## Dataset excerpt
━━━━━━

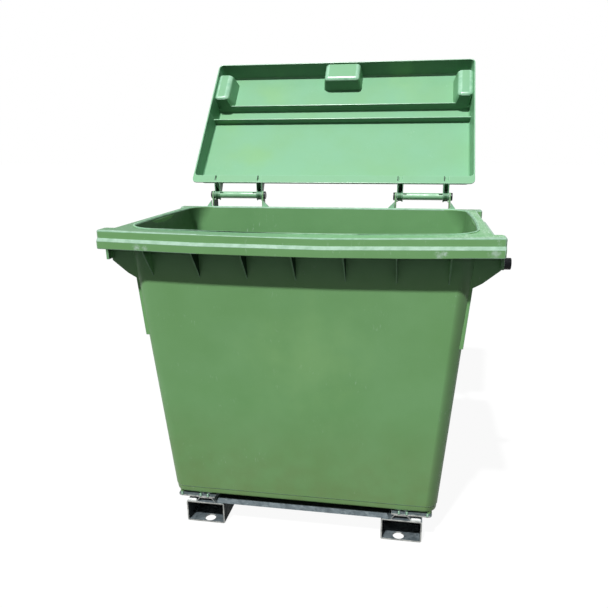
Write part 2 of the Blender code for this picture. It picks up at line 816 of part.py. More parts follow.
def add_lugs(body):
    """Weld the four hinge lugs, with their bores for the pins, their feet and their stops."""
    bore = circle((HINGE_AXIS_Y, AXIS_Z), PIN_DIAMETER / 2 + CONTACT_GAP, TURN_STEPS)
    for title, side in SIDES:
        lugs = ((INNER_LUG, -side, INNER_LUG_DEPTH, INNER_PAD_WIDTH),
                (OUTER_LUG, side, OUTER_LUG_DEPTH, OUTER_PAD_WIDTH))
        for inner_face, outward, depth, width in lugs:
            middle = side * (inner_face + LUG_THICKNESS / 2)
            join(body, lug_pad(middle, outward, width))
            outlines = [lug_outline(depth), bore]
            join(body, flat_piece("lug", outlines, LUG_THICKNESS, facing_x(middle), CUTTERS))
            join(body, lug_gusset(middle, outward, width))
            seat = LUG_THICKNESS / 2
            reach = ARM_SIDE_GAP + NOSE_WIDTH
            across = middle - outward * (seat + reach) / 2
            join(body, flat_piece("nose", [nose_outline()], seat + reach, facing_x(across), CUTTERS))


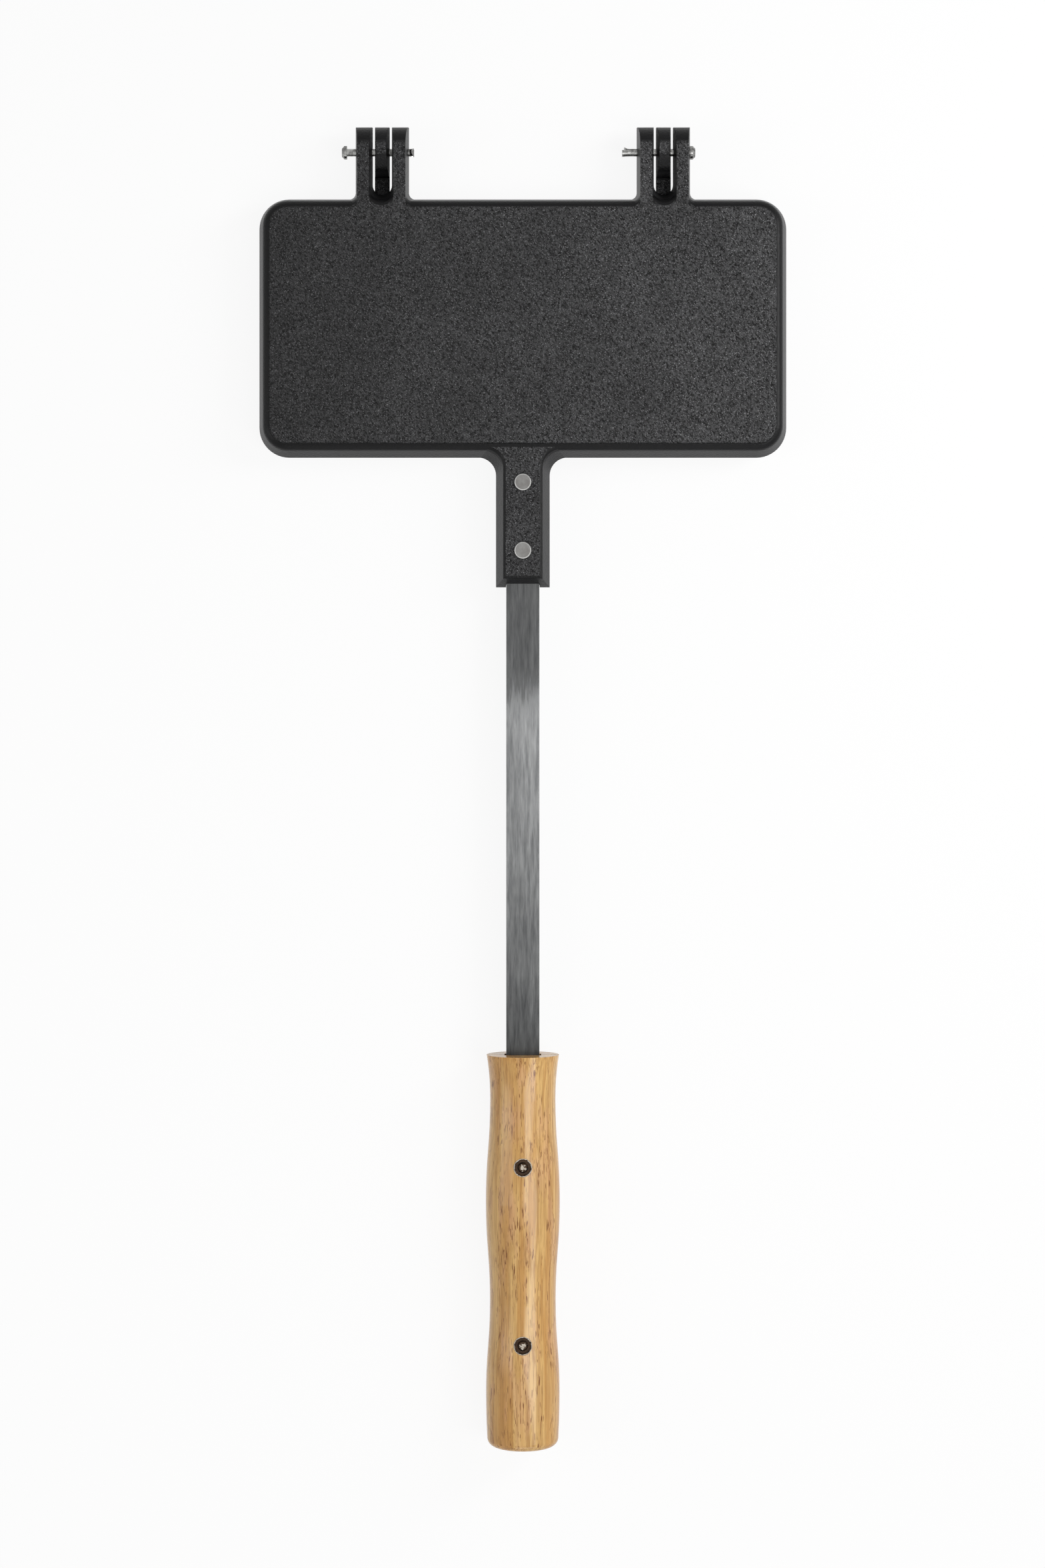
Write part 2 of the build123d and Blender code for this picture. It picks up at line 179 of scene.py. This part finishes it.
castSkin = {
    "faceBegins": (0.945, 0.993),    # how level a surface is: 1 is a flat face, 0 a plumb wall
    "wallBegins": (0.13, 0.25),
    "wallEnds": (0.36, 0.6),
    "wrinkleStretch": 1.7,
    "wrinkleLean": 33,               # degrees that the wrinkles lean to the left of upright
    "wrinkleNoise": (2.5, 0.6),
    "wrinkleWarp": 0.5,
    "gritScale": 2.1,                # times as fine as the wrinkles
    "ridgeShare": 0.7,
    "gritShare": 0.3,
    "crestSpan": (0.38, 0.62),
    "paintedGlintSpan": (0.62, 0.75),
    "blotchScale": 30.0,
    "wallRelief": 0.12,              # share of the face's relief
}


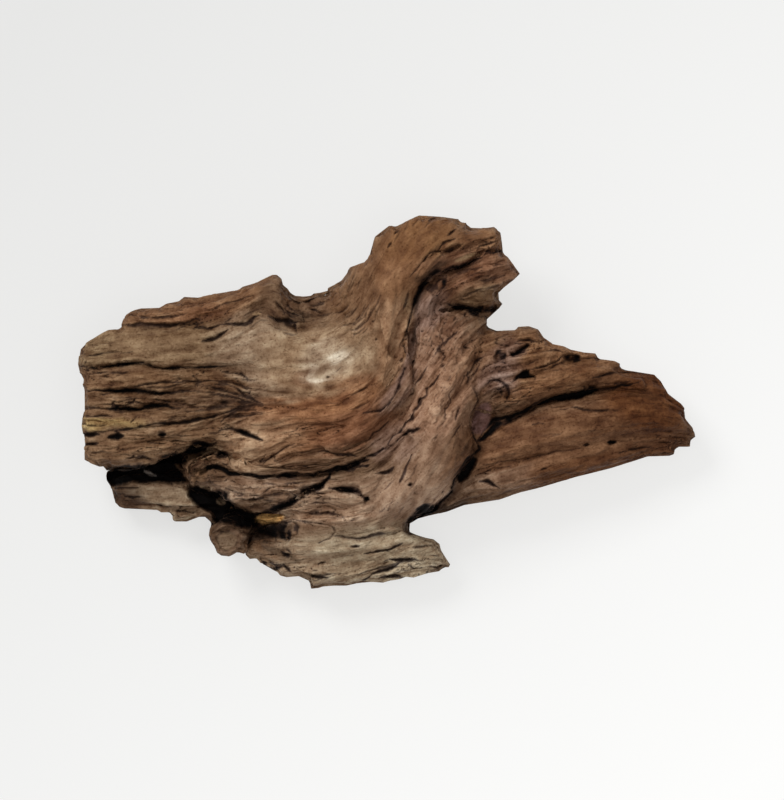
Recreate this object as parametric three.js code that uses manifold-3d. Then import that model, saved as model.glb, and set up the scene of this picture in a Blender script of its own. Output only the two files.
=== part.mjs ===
// A weathered mangrove root, lying on its back. Millimetres, +Z up.
// X runs along the two long arms, Y towards the crown, and Z away from the ground it lies on.
import * as THREE from 'three';
import { mergeVertices } from 'three/addons/utils/BufferGeometryUtils.js';
import Module from 'manifold-3d';

const wasm = await Module();
wasm.setup();

// Driving dimensions
const GROUND = 0;          // height of the ground the root lies on
const FORK_GAP = 0.3;      // width of the cut at each fork
const ABOVE = 140;         // a height clear of the tallest ridge
const BELOW = -40;         // a depth clear of the ground
const SQUARENESS = 3.6;    // how square the edge of a limb is: 2 is round
const RIDGE = 1.3;         // height of the long ridges on the limbs
const TINY = 1e-4;         // points closer than this are one point
const WELD = 0.03;         // corners closer than this in a finished limb are drawn together
const CRACK_SIDES = 5;     // points around a crack's section
const STUB_RADIUS = 10.5;  // the broken rootlet
const STUB_TOP = 50;
const STUB_DISH = 3;       // depth of the dished end of the rootlet

// Turns a closed geometry into a solid.
function toSolid(geometry) {
  geometry.deleteAttribute('normal');
  geometry.deleteAttribute('uv');
  const merged = mergeVertices(geometry, TINY);
  return new wasm.Manifold(new wasm.Mesh({
    numProp: 3,
    vertProperties: new Float32Array(merged.attributes.position.array),
    triVerts: new Uint32Array(merged.index.array),
  }));
}

// Sorts numbered things into groups that join(one, other) has brought together.
function grouping(count) {
  const leader = new Int32Array(count).map((_, i) => i);
  const find = (i) => {
    while (leader[i] !== i) i = leader[i] = leader[leader[i]];
    return i;
  };
  const join = (one, other) => { leader[find(one)] = find(other); };
  return { find, join };
}

// Draws together the corners of a triangle mesh that are closer than WELD, and drops the triangles
// that vanish. Two triangles that then lie face to face vanish together.
function weld(points, triangles) {
  const corners = grouping(points.length / 3);
  const at = (i) => new THREE.Vector3().fromArray(points, 3 * i);
  for (const [a, b, c] of triangles) {
    for (const [one, other] of [[a, b], [b, c], [c, a]]) {
      if (at(one).distanceTo(at(other)) < WELD) corners.join(one, other);
    }
  }
  const kept = new Map();
  for (const triangle of triangles) {
    const moved = triangle.map(corners.find);
    const key = [...moved].sort((one, other) => one - other).join();
    if (new Set(moved).size < 3) continue;
    if (kept.has(key)) kept.delete(key);
    else kept.set(key, moved);
  }
  return [...kept.values()];
}

// Turns a solid back into a geometry, without the splinters that a cut leaves loose.
function toGeometry(solid) {
  const { vertProperties, triVerts } = solid.getMesh();
  const all = [];
  for (let i = 0; i < triVerts.length; i += 3) all.push([...triVerts.subarray(i, i + 3)]);
  const triangles = weld(vertProperties, all);
  const bodies = grouping(vertProperties.length / 3);
  for (const [a, b, c] of triangles) {
    bodies.join(a, b);
    bodies.join(b, c);
  }
  const sizes = new Map();
  for (const [a] of triangles) sizes.set(bodies.find(a), (sizes.get(bodies.find(a)) ?? 0) + 1);
  const main = [...sizes].sort((one, other) => other[1] - one[1])[0][0];
  const geometry = new THREE.BufferGeometry();
  geometry.setAttribute('position', new THREE.BufferAttribute(vertProperties, 3));
  geometry.setIndex(triangles.filter(([a]) => bodies.find(a) === main).flat());
  geometry.computeVertexNormals();
  return geometry;
}

// A smooth line through hand-set values, read at a share t of its length.
function track(values) {
  const curve = new THREE.CatmullRomCurve3(
    values.map((value, i) => new THREE.Vector3(i, value, 0)), false, 'catmullrom', 0.5);
  return (t) => curve.getPoint(t).y;
}

// A row of heights across a limb, from its first edge to its second.
function profile(edgeA, heights, edgeB, u) {
  const row = [heights[0], ...heights, heights[heights.length - 1]];
  const place = u * (row.length - 1);
  const i = Math.min(row.length - 2, Math.floor(place));
  const s = place - i;
  const body = row[i] + (row[i + 1] - row[i]) * s * s * (3 - 2 * s);
  const edge = edgeA + (edgeB - edgeA) * u;
  const round = Math.pow(1 - Math.pow(Math.abs(2 * u - 1), SQUARENESS), 1 / SQUARENESS);
  return edge + (body - edge) * round;
}

// The long ridges along a limb, which wander, swell and fade. They differ with the limb's number.
function ridges(number, step, t) {
  const swell = 0.6 + 0.4 * Math.sin(3 * number + 2.1 * step + 5 * t);
  return RIDGE * swell * Math.sin(number + 2.4 * step + 2.2 * Math.sin(step + 1.5 * t));
}

// Which point of a section a corner of a cylinder stands for, or -1 for the middle of an end.
function stepAround(x, z, count) {
  if (Math.hypot(x, z) < 0.5) return -1;
  const turn = (Math.atan2(x, z) / (2 * Math.PI) + 1) % 1;
  return Math.round(turn * count) % count;
}

// Moves each corner of a cylinder to where shape(t, step) puts it, and makes the result a solid.
function loft(around, rings, shape) {
  const geometry = new THREE.CylinderGeometry(1, 1, 1, around, rings, false);
  const position = geometry.attributes.position;
  for (let i = 0; i < position.count; i += 1) {
    const step = stepAround(position.getX(i), position.getZ(i), around);
    const point = shape(0.5 - position.getY(i), step);
    position.setXYZ(i, point.x, point.y, point.z);
  }
  const solid = toSolid(geometry);
  return solid.volume() < 0 ? toSolid(flipped(geometry)) : solid;
}

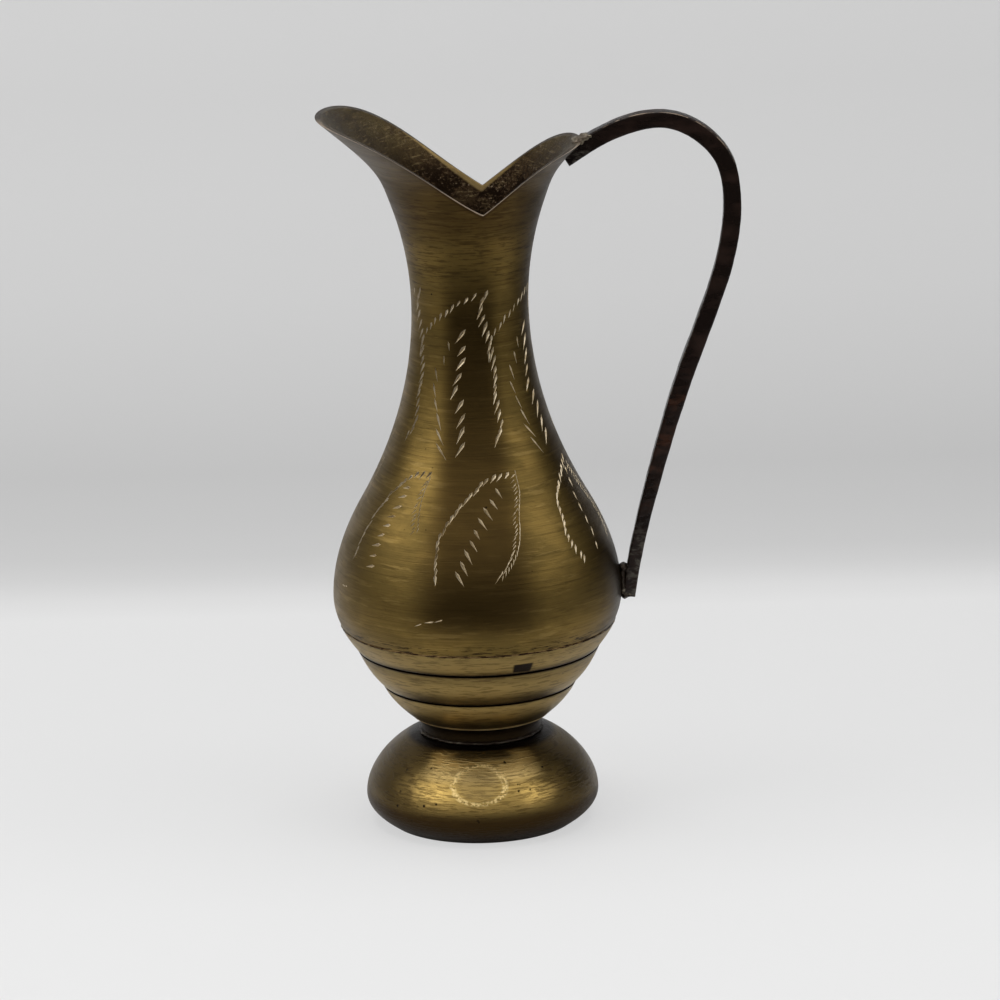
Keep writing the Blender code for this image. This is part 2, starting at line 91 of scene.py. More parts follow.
camera_data = bpy.data.cameras.new("camera")
camera_data.lens = 201.6
camera_data.sensor_width = 36.0
camera_data.clip_end = 5.0
camera = link("camera", camera_data)
back = Vector((0.0, -math.cos(CAMERA_PITCH), math.sin(CAMERA_PITCH)))
camera.matrix_world = (
    Matrix.Translation(AIM + CAMERA_DISTANCE * back)
    @ Matrix.Rotation(math.pi / 2 - CAMERA_PITCH, 4, "X")
    @ Matrix.Rotation(CAMERA_ROLL, 4, "Z")
)
bpy.context.scene.camera = camera
print("camera at", [round(place, 3) for place in camera.matrix_world.translation])

# %% [markdown]
# A piece is modelled as at the bench: start from a primitive, go into edit mode and shape it.
# These helpers keep the operators honest. An operator works on whatever is selected, so each
# helper first lets go of everything and picks up one piece.


# %% Bench helpers
def pick(*items):
    """Selects these pieces alone, the last one active."""
    if bpy.context.mode != "OBJECT":
        bpy.ops.object.mode_set(mode="OBJECT")
    bpy.ops.object.select_all(action="DESELECT")
    for item in items:
        item.select_set(True)
    bpy.context.view_layer.objects.active = items[-1]


def settle(item):
    """Puts the piece's place, turn and size into its mesh."""
    pick(item)
    bpy.ops.object.transform_apply(location=True, rotation=True, scale=True)


@contextmanager
def editing(item):
    """Edit mode on one piece, with all of it selected."""
    pick(item)
    bpy.ops.object.mode_set(mode="EDIT")
    bpy.ops.mesh.select_all(action="SELECT")
    yield
    bpy.ops.object.mode_set(mode="OBJECT")


# %% [markdown]
# Every piece ends in the same few ways: its doubles are merged and its faces turned outwards, its
# modifiers are applied, another shape is cut out of it, or it is shaded smooth. A piece with all
# of this done has one clean mesh, so that the next step can rely on it.


# %% Finishing a piece
def close_up(item, gap=1e-6):
    """Merges doubles and turns the faces outwards."""
    with editing(item):
        bpy.ops.mesh.remove_doubles(threshold=gap)
        bpy.ops.mesh.normals_make_consistent(inside=False)


def apply_modifiers(item):
    pick(item)
    for modifier in list(item.modifiers):
        bpy.ops.object.modifier_apply(modifier=modifier.name)


def cut(item, cutter, material_mode="INDEX"):
    """Takes the cutter's shape out of a piece. Both have to be closed."""
    boolean = item.modifiers.new("Cut", "BOOLEAN")
    boolean.operation = "DIFFERENCE"
    boolean.solver = "MANIFOLD"
    boolean.object = cutter
    boolean.material_mode = material_mode
    apply_modifiers(item)
    bpy.data.objects.remove(cutter)


def smooth(item, degrees=35.0):
    pick(item)
    bpy.ops.object.shade_smooth_by_angle(angle=math.radians(degrees))


def report(item):
    item.data.calc_loop_triangles()
    size = [round(side * 1000, 1) for side in item.dimensions]
    print(item.name, len(item.data.loop_triangles), "triangles,", size, "mm")


# %% [markdown]
# Every round piece here was spun on a lathe, so it starts as half of its outline. A single point
# is extruded along that outline and then spun once round the axis, and the seam is merged.


# %% Lathe helper
TURN_STEPS = 256
AXIS_HOLE = 0.00005
print("one turn in", TURN_STEPS, "steps of", round(360 / TURN_STEPS, 2), "degrees")


def spun(name, outline, closed=True, steps=TURN_STEPS):
    """A turned piece, from (radius, height) points of half its section.

    A line that isn't closed starts and ends at the axis, and the tiny holes there are filled.
    """
    radius, height = outline[0]
    bpy.ops.mesh.primitive_plane_add(size=0.001, location=(AXIS_X + radius, 0.0, height))
    item = bpy.context.active_object
    item.name = name
    item.data.name = name
    settle(item)
    centre, upright = (AXIS_X, 0.0, 0.0), (0.0, 0.0, 1.0)
    with editing(item):
        bpy.ops.mesh.merge(type="CENTER")
        for stop in [*outline[1:], *outline[:closed]]:
            move = (stop[0] - radius, 0.0, stop[1] - height)
            bpy.ops.mesh.extrude_region_move(TRANSFORM_OT_translate={"value": move})
            radius, height = stop
        bpy.ops.mesh.select_all(action="SELECT")
        bpy.ops.mesh.spin(steps=steps, angle=math.tau, center=centre, axis=upright)
    close_up(item)
    if not closed:
        with editing(item):
            bpy.ops.mesh.fill_holes(sides=0)
        close_up(item)
    return item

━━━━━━

Please copy only these lines, exactly: the first line of the records through the line containing "reach, facing_x(across), CUTTERS))", ends included.

## Result
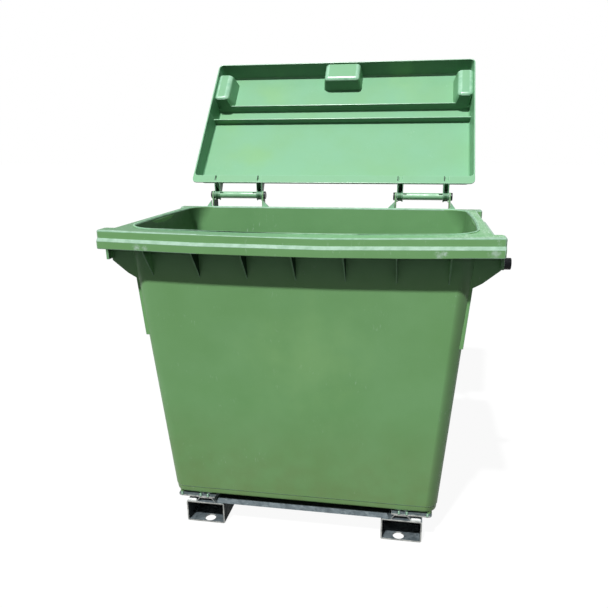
Write part 2 of the Blender code for this picture. It picks up at line 816 of part.py. More parts follow.
def add_lugs(body):
    """Weld the four hinge lugs, with their bores for the pins, their feet and their stops."""
    bore = circle((HINGE_AXIS_Y, AXIS_Z), PIN_DIAMETER / 2 + CONTACT_GAP, TURN_STEPS)
    for title, side in SIDES:
        lugs = ((INNER_LUG, -side, INNER_LUG_DEPTH, INNER_PAD_WIDTH),
                (OUTER_LUG, side, OUTER_LUG_DEPTH, OUTER_PAD_WIDTH))
        for inner_face, outward, depth, width in lugs:
            middle = side * (inner_face + LUG_THICKNESS / 2)
            join(body, lug_pad(middle, outward, width))
            outlines = [lug_outline(depth), bore]
            join(body, flat_piece("lug", outlines, LUG_THICKNESS, facing_x(middle), CUTTERS))
            join(body, lug_gusset(middle, outward, width))
            seat = LUG_THICKNESS / 2
            reach = ARM_SIDE_GAP + NOSE_WIDTH
            across = middle - outward * (seat + reach) / 2
            join(body, flat_piece("nose", [nose_outline()], seat + reach, facing_x(across), CUTTERS))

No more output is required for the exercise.